Figure 4: Business capability matrix. LeanIX representation based on Accelare Consulting, 2014, Putting Business Capabilities to work.
4. Link capabilities to applications
This link creates a bridge between business and IT. Link your applications to the business capability that they support. Modern Enterprise Architecture tools make this an easy task and provide best-practice visualizations. A great way to get a complete overview is to depict business capabilities as nested boxes that contain the assigned applications. See below for an example.
Figure 5: Example of a two-level business capability model of a multinational production company
Using your business capability model in practice
The business capability map should not lay stagnant in a PDF form. The goal of business capabilities is that they become a commonly used basis for discussion and planning.
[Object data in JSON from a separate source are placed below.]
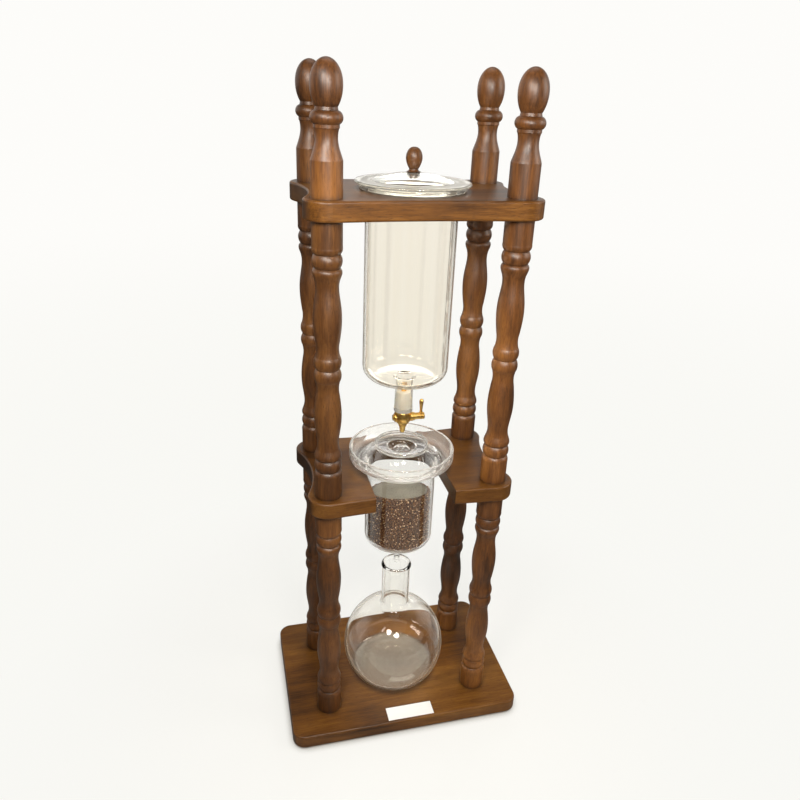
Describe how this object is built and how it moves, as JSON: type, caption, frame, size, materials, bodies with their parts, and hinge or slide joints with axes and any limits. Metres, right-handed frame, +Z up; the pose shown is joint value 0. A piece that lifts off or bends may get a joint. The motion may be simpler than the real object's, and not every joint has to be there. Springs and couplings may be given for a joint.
{
  "type": "cold drip coffee tower",
  "caption": "Cold drip coffee tower: a turned wooden stand carries a lidded glass water tank with a brass drip tap, a glass coffee chamber with a water spreader, and a round glass flask.",
  "frame": {"origin": "middle of the base, on the surface the tower stands on", "axes": "+Z up through flask, coffee chamber and tank; -Y to the front, where the slot of the middle plate opens; +X to the side of the tap's lever"},
  "size_m": [0.304, 0.208, 0.801],
  "materials": {
    "plate_wood": "stained walnut board under satin lacquer",
    "turned_wood": "turned hardwood, walnut stain, satin lacquer",
    "steel": "zinc plated",
    "foot_rubber": "matt",
    "glass": "clear blown borosilicate",
    "lid_glass": "clear pressed glass",
    "silicone": "milky translucent silicone",
    "seal_silicone": "dark silicone",
    "brass": "polished",
    "paper": "wet filter paper",
    "coffee": "coarse ground coffee",
    "ceramic": "fired porous ceramic"
  },
  "bodies": {
    "frame": {"base_plate": "plate_wood", "mid_plate": "plate_wood", "top_plate": "plate_wood", "lower_spindle_fl": "turned_wood", "lower_spindle_fr": "turned_wood", "lower_spindle_bl": "turned_wood", "lower_spindle_br": "turned_wood", "upper_spindle_fl": "turned_wood", "upper_spindle_fr": "turned_wood", "upper_spindle_bl": "turned_wood", "upper_spindle_br": "turned_wood", "finial_fl": "turned_wood", "finial_fr": "turned_wood", "finial_bl": "turned_wood", "finial_br": "turned_wood", "mid_studs": "steel", "top_studs": "steel", "base_screws": "steel", "base_washers": "steel", "base_feet": "foot_rubber"},
    "tank": {"tank_glass": "glass", "outlet_bung": "silicone", "tap_body": "brass"},
    "tap_handle": {"tap_plug": "brass", "tap_lever": "brass", "plug_nut": "brass", "plug_washer": "brass"},
    "lid": {"tank_lid": "lid_glass", "lid_knob": "turned_wood", "knob_screw": "steel", "knob_washers": "seal_silicone"},
    "chamber": {"coffee_chamber": "glass", "filter_paper": "paper", "coffee_grounds": "coffee", "lower_filter": "ceramic"},
    "spreader": {"water_spreader": "glass"},
    "flask": {"flask": "glass"}
  },
  "joints": [
    {"name": "tank_lift", "type": "slide", "parent": "frame", "child": "tank", "axis": [0, 0, 1], "range_m": [0, 0.3]},
    {"name": "tap_turn", "type": "hinge", "parent": "tank", "child": "tap_handle", "pos_m": [0, 0, 0.4125], "axis": [1, 0, 0], "range_deg": [-90, 90]},
    {"name": "lid_lift", "type": "slide", "parent": "tank", "child": "lid", "axis": [0, 0, 1], "range_m": [0, 0.06]},
    {"name": "chamber_out", "type": "slide", "parent": "frame", "child": "chamber", "axis": [0, -1, 0], "range_m": [0, 0.135]},
    {"name": "spreader_lift", "type": "slide", "parent": "chamber", "child": "spreader", "axis": [0, 0, 1], "range_m": [0, 0.012]},
    {"name": "flask_out", "type": "slide", "parent": "frame", "child": "flask", "axis": [0, -1, 0], "range_m": [0, 0.16]}
  ]
}
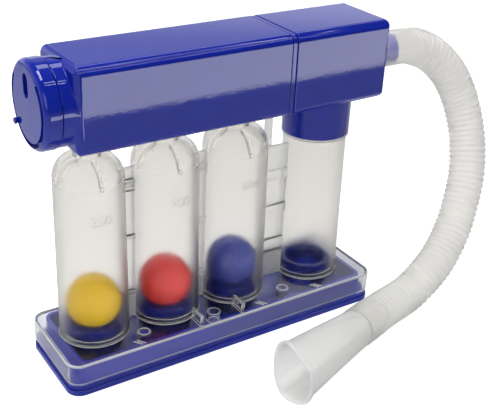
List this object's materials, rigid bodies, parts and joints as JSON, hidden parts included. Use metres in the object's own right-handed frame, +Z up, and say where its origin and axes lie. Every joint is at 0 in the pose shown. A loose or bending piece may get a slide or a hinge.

Tips and tricks to integrate the usage of your business capability model:
- Clearly assign responsibilities, this way everyone feels an ownership of the model
- Print the business capability map out as a poster for each team
- Anchor the model in your organization’s processes and governance.
- Refer to it, when you discuss how IT links to business.
- Take the model to meetings with executives to familiarize them with the map
- Use an enterprise architecture management tool to look at heat maps or application matrices in meetings
Business capabilities have the potential to serve as the common language between business and IT. When properly defined, they can help to save money, decrease risk and enable growth. The reduction of redundant IT support for capabilities has a savings potential of 15 - 20%. IT risks are estimated to cost companies €590,000 per incident.
Business capabilities encapsulate what a business is doing right now and what it needs to be doing in order to meet current and future challenges. As they are fairly stable over time, they are much more tangible than business strategy and have the potential to overcome organizational silos.
Consider using business capabilities to organize your business and IT landscape.